7. All of the above is for an absolutely ridiculous reason, which makes it all the more hallucinating: Banning god damn porn on the internet... in year 2017 when no sane person gives a shit about this sort of thing! If a parent still cares about this crap, they can easily install censorship software on their kids device or request the service from their ISP... what the hell? It's as if a bunch of people were teleported from the victorian age, seized control of the state, and are about to bring back the papal government and the guillotine because no one's yet told them that times have changed and that would be stupid.
Now no, I'm not from the UK myself. If I was British, granted multiple things that are happening there right now... either I'd have fled the country and would be sleeping on the streets of a civilized EU city where I'd feel safe, either I'd be floating in a river with a note attached to my neck, either I'd be on the 6 o'clock news for opening fire on the government building and the Tories infesting it (the least likely of options). I will never the less offer condolences to everyone who lives there... because the fascism taking place back there is worthy of such, and I'm legitimately sorry for everyone there who has to deal with these psychopaths. Never the less, I too have reasons to be concerned about some things, as do all of us:
1. This is all happening in a place that was (and technically still is) part of the European Union, which is supposedly the 2nd beacon of democracy alongside America. This madness hasn't started in Africa or South Korea or the Philippines or some other developing country, where the news would be less of shock: The UK is considered a developed country and a world leader, like France or Germany or the US! If a world leading country threatens to take down a whole portion of the internet and endorse identity theft, literally over a fit of medieval rage... who's to say other governments won't lose their minds and start doing god knows what? This is a fail for humanity and progress as a whole, which in and of itself is despicable.
2. What they're doing may affect websites worldwide, not just those in the UK! Any site that has NSFW material can be demanded to adhere to their moral code and steal people's ID, otherwise it may be banned in the UK altogether. Places like Furaffinity for instance will either have to censor new types of art deemed immoral by the Tory cult, or the website will be blocked by the Great Firewall of the UK... in which case I hope it's the later, as much as I feel horrible for any UK furs who will wake up to find it and other art websites gone one morning.
3. Several groups I'm part of are targeted and affected. And no I don't feel that this applies just to things that may be considered of sexual nature: It can at face value, but in the long run it extends to more. Ideology filtering comes to mind, in terms of what might follow next... just thinking about the people who must have proposed such a thing makes the "A Brick in the Wall" music video pop to mind.
There was more I felt like going into, but I figure this is enough for one journal. Ironically I found out about the whole thing while searching for something comparatively less bad: I was looking at how US authorities now want to demand passwords for phones and social media accounts (Facebook, Twitter, etc) for non-citizens entering the country... another hallucinating violation of people's privacy, which I didn't even believe could be real until recently. I was actually going to complain about that instead, but after what I heard about the UK I realized that's nothing in comparison.

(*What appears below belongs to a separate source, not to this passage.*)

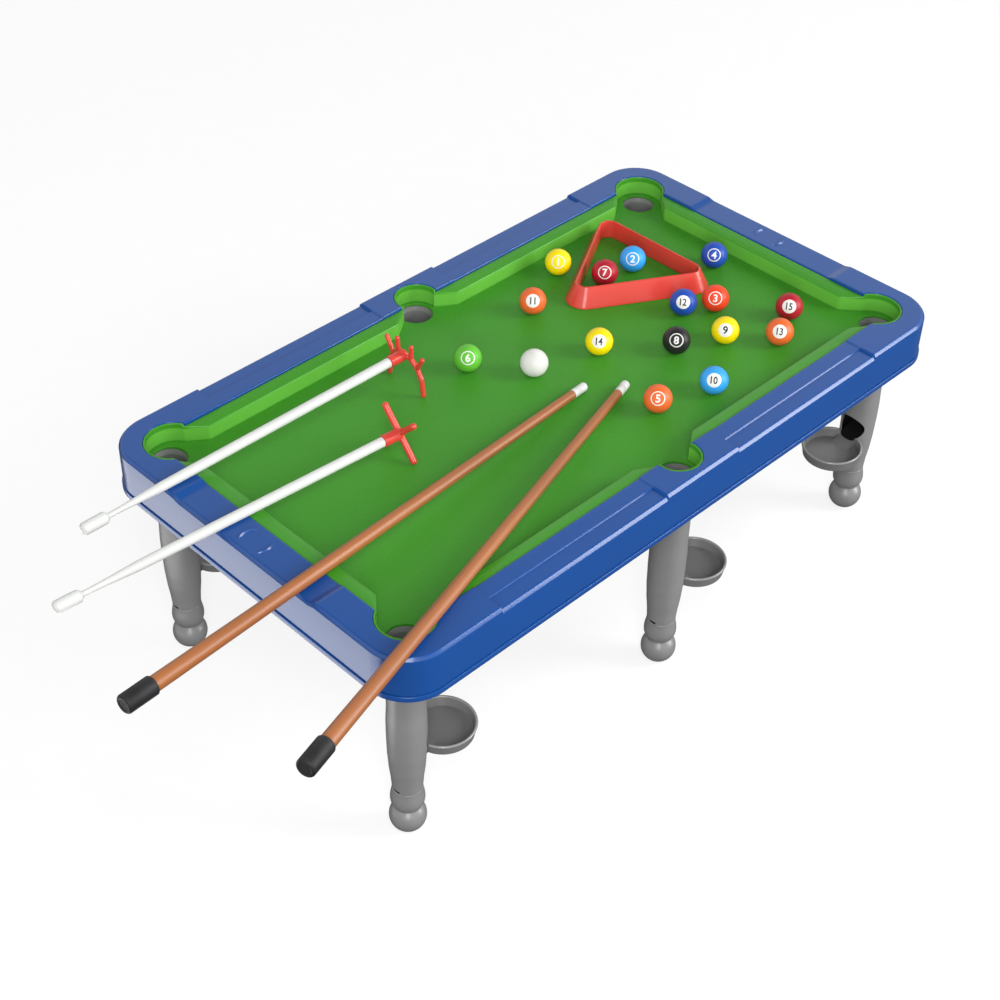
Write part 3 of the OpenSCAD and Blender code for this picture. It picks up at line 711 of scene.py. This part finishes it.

All I can add is that, I'm extremely worried about the future in general: A world just like the dark scifi movies is coming... where armed troop sit at every corner and point a rifle to your head as you walk by, cameras are on every pole and you're just waiting for a system error to cause a turret to shoot at you, whereas the internet is centralized through one institution and you need a pass from the government to even use it. The city we see in the beginning of Half-Life 2 (less for the aliens roaming the place) will probably be a reality soon... and if it will, it will likely start in the UK. Oh... and if I had the power to register extremist groups responsible for spreading terror among people, believe me the Tories would be officially on it right now.